Apart from ideas of hope and courage, the book explores the theme of walking. It seems to be Khan’s primary way of experiencing any place she is visiting, especially because South Africa itself doesn’t allow her that freedom. She writes about how, in her home country, she has to watch what she wears even when going out to jog, how she can’t even carry her phone with her, and how she has to be hyper-aware of her surroundings, no matter where she goes.
Her travel stories detail experiences and encounters of walking and getting lost in the streets of Istanbul, Casablanca, Seoul and Shanghai. A chance meeting with a weeping woman. Going down out-of-sight alleys full of possibilities. Discovering a mosque. “There’s such beauty in being able to get lost, and I can’t do that in South Africa,” she rues.
It’s an arresting vision, to imagine a young Muslim woman walking in cities of the world alone, and Khan is aware of it. “We have so many books about men walking in cities, and books about white women walking,” she says. “We don’t have too much about the Muslim woman walking.” Given the many places she has visited, it’s not unfair to think about Khan’s privilege, which she acknowledges. Does it mean adventures are possible only if certain things are aligned? “You should keep pursuing what you need to do and try to make it happen in whatever way possible,” she says. She had to fight her father to be able to travel, for instance. Some of her trips had some expenses covered. “You have to dream big but you also have to follow them with practical steps,” she says.
It’s a curious book to have been written in 2020, when the pandemic was blazing and travel was far from our minds. And yet, it was also the perfect time for the book, which has been as much influenced by the pandemic as it is a product of it. Khan says that were it not for that strange, isolating, terrifying time, she might not have come to some of the conclusions and reflections she did in her book.
“It started making me think intensely about who I am and my role, the kind of experiences I have,” she says. “In my stories I am talking about travelling by myself, being by myself, being single, doing things alone. And then, when I was writing this book (during the pandemic), I was by myself, and I was missing everyone.
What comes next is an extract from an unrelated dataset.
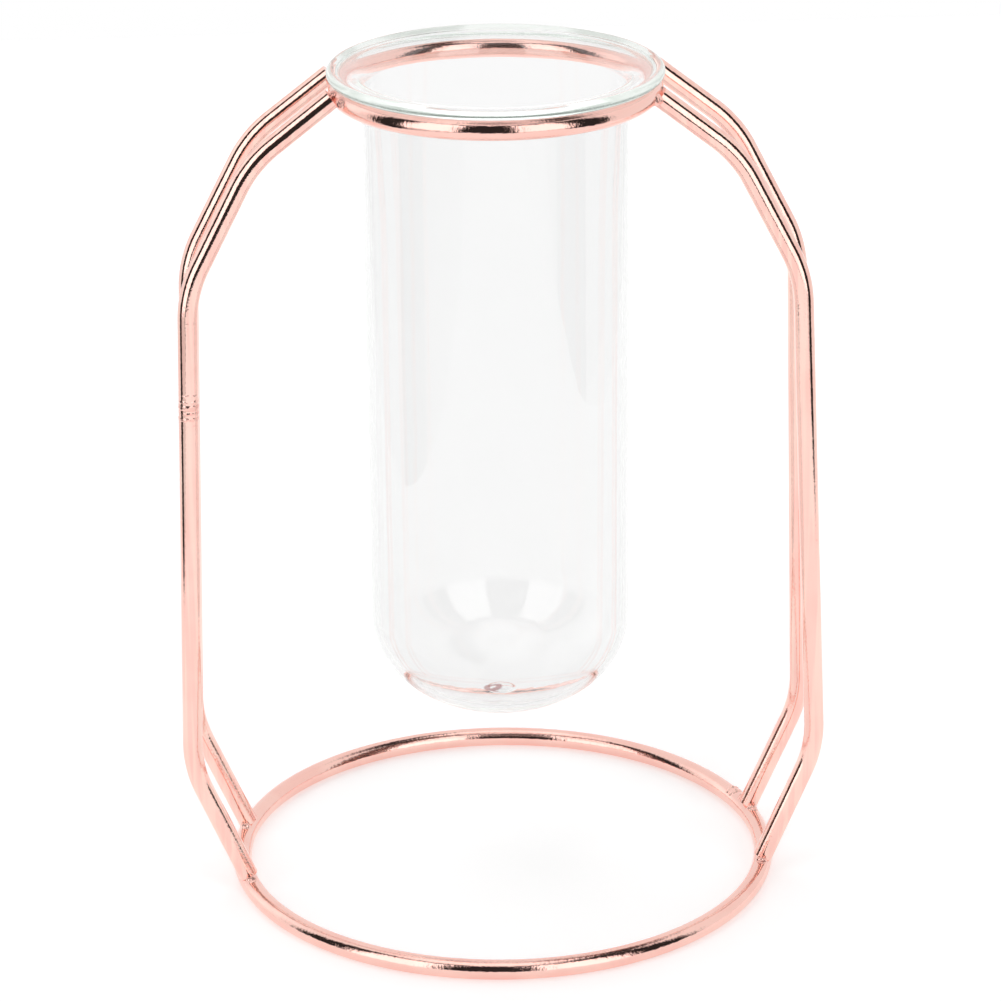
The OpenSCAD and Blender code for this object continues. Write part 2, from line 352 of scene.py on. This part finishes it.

I felt isolated. I think it helped tell a more intense story.”
That time in 2020 was also a period when, amid the despair and grief, we were all looking for hope. Because it wasn’t around her while she was writing, Khan says she tried to write that hope into her book. “Everything felt hopeless and writing the stories felt like I was trying to inject that magic back into life,” she says.
That is the book’s mainstay: the idea that there is hope and magic to be had from life, for anyone who wants it and is brave enough to push for it. Khan calls her book “part memoir, part travelogue, part love letter to anyone who has been afraid”. It’s essentially about choosing your own path in the face of conventionality but it is the heart and humour with which she tells her tales that make the smile already on your face linger a little longer.
I ask her what advice she would give to someone who carries the weight of dreams in her heart—and it’s usually a her—except that she’s afraid. Khan’s reply is tender and full of warmth. “It will be scary and hard but you should never stop dreaming. People will always be telling women how to be, how to act and what to do. But you have to follow what you want to do because you are living your life,” she says. “You are going to be on the journey with you. No one else will live your life.”
Tasneem Pocketwala writes on culture, identity, gender, cities and books. She is based in Mumbai.